# 29er Full Suspension for Women - Giant Anthem X W



## antonio (Jan 18, 2005)

FYI - short top tube length and low standover seem to make these more accessible for shorter riders.

Photo from Giant Unveils Anthem X 29 W, A Full-Suspension 29er Trail Bike for Women | Bicycling Magazine

Giant Specs:Anthem X 29er 0 W (2013) (2012) - Bikes | Giant Bicycles | United States

Video: Introducing the Anthem X 29er W - YouTube


----------



## Gruitr1 (Mar 18, 2011)

Has anyone rode one of these and compared it to the 26? Never rode a 29er and would be concerned that they don't turn as well on tight switchbacks/technical turns as the 26 would..?

Thank You!


----------



## mudgirl (Jun 19, 2007)

I have a small Anthem X3 29er (not women's specific), and while not as nimble as my 26" bike, I still have no trouble negotiating it down tight, twisty singletrack. You learn to ride it a bit differently than a 26" bike. For me, I've finally learned the benefit of *leaning* my bike around corners instead of depending on steering my way around corners with the handlebars. It's actually helped me a lot in terms of bike handling skills when I go back and ride my 26" bike.


----------



## [email protected] (Jul 1, 2011)

I bought the regular men's anthem 29er x1 size small a few months before the women's came out. I'm not excessively short, only 5'5", so the men's small frame works well for me. But had there been a women's frame, I would have preferred the shorter stand over height. As for turning ability and radius, I have not had any problems with the 29er length over a 26. I ride in Oklahoma, which excels at very tight twisty, singletrack through trees. Can you demo one from a shop??


----------



## [email protected] (Jul 1, 2011)

I agree with mudgirl, you definitely learn to lean and throw some weight around on turns to turn the bike quickly. You can also cut the handlebars back a bit too to help negotiate tight trees!


----------



## indispenzable (May 2, 2013)

I'm 5'3" - 5'4" and I just got the "mens" Anthem X 29er 2 (2012) in a Small size. When I hoped on at the bike shop I liked it so much that I bought it. On the first trail ride I realized that i have zero clearance over the top tube when straddling it with both feet flat footed. I wrote the forums about this concern and most people said you have to expect that with a 29er and being shorter. Most of the time, I just unclip and lean and it isn't a problem. I haven't yet had to catch a fall but it feels like a great size with my reach etc and I certainly could lower the seat a lot more. The shop didn't have a women's version in stock and I'm sure it would give you more clearance over the tube but otherwise, I love the way it rides. Feels a lot smoother than my 26" hard tail.


----------



## petey15 (Sep 1, 2006)

indispenzable said:


> I'm 5'3" - 5'4" and I just got the "mens" Anthem X 29er 2 (2012) in a Small size.

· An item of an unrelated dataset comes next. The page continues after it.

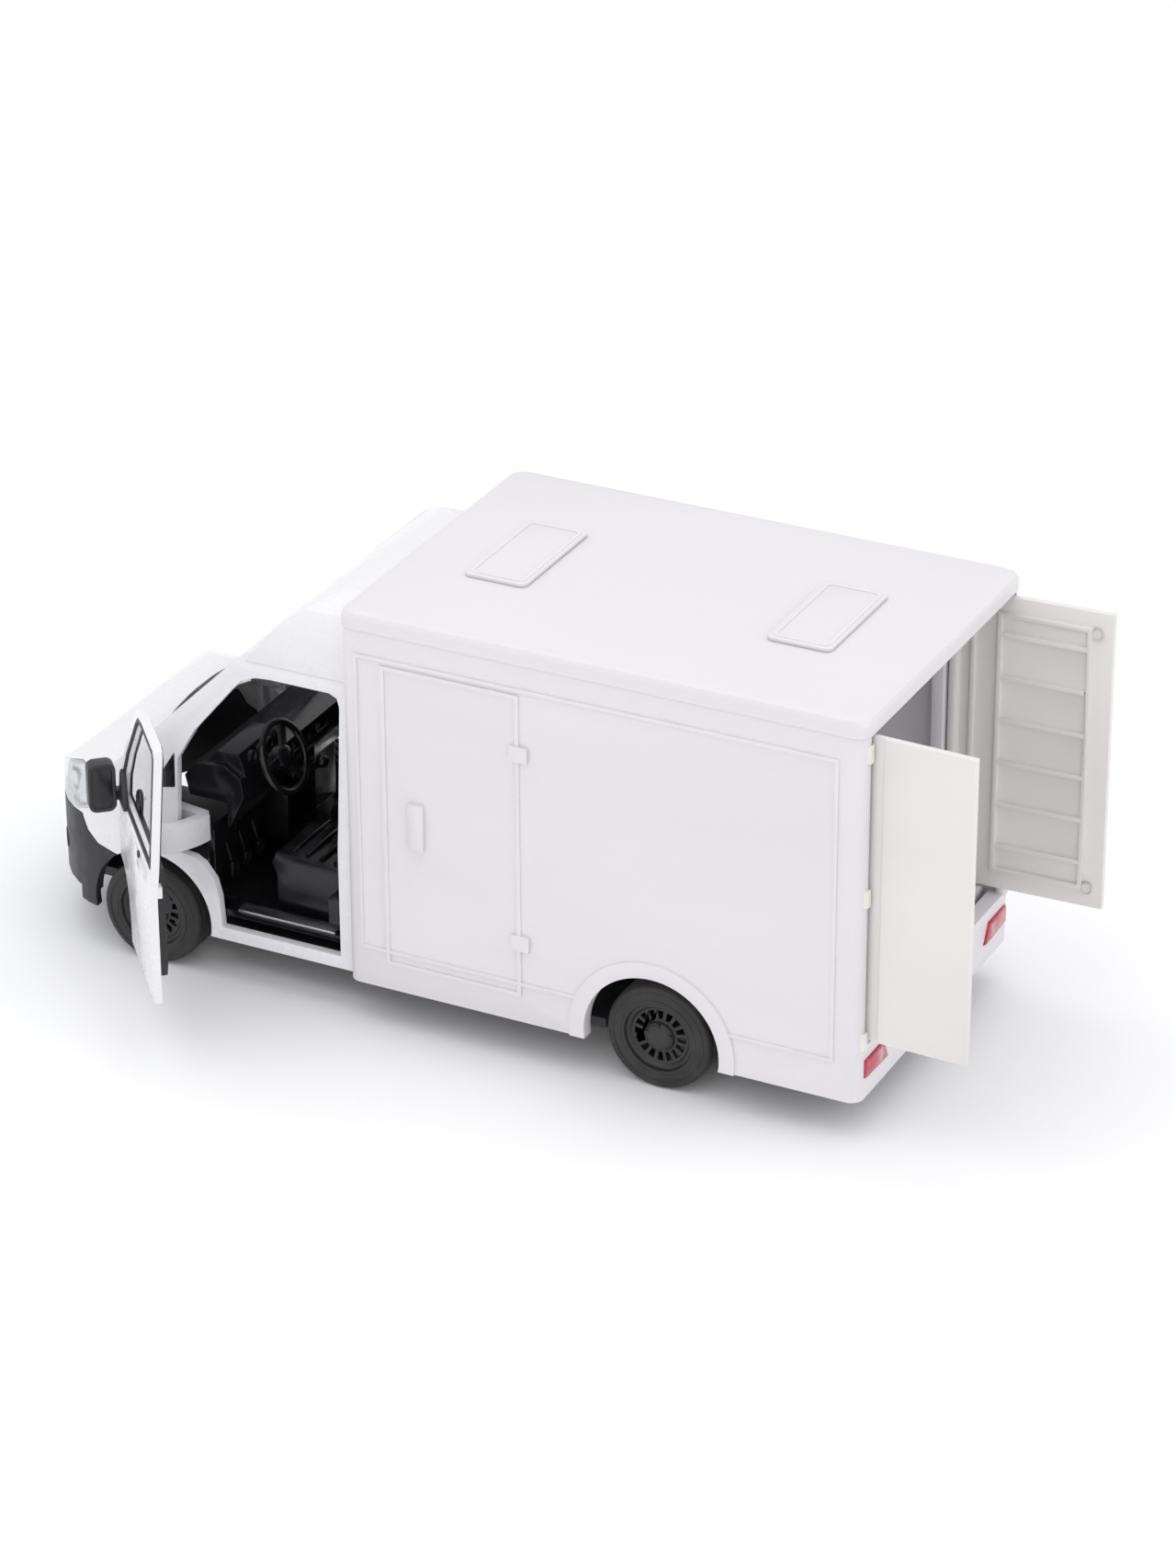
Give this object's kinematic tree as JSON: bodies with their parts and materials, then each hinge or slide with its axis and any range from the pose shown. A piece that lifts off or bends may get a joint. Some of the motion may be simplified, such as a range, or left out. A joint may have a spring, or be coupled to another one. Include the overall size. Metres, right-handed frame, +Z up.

When I hoped on at the bike shop I liked it so much that I bought it. On the first trail ride I realized that i have zero clearance over the top tube when straddling it with both feet flat footed. I wrote the forums about this concern and most people said you have to expect that with a 29er and being shorter. Most of the time, I just unclip and lean and it isn't a problem. I haven't yet had to catch a fall but it feels like a great size with my reach etc and I certainly could lower the seat a lot more. The shop didn't have a women's version in stock and I'm sure it would give you more clearance over the tube but otherwise, I love the way it rides. Feels a lot smoother than my 26" hard tail.


Glad you're enjoying it! It looks like most of the differences lie in the top tube length (shorter in women's version) and standover (again, shorter in women's). I've tried women's versions of bikes and found that while I like the increased clearance, they feel too short in the cockpit for me. So, I'm with you, the "men's" or unisex versions seem to fit/feel better. And more companies seem to be realizing this and in some cases, adding more standover clearance. Also, amazing what a difference the larger wheel size can make . You'll be going over everything!


----------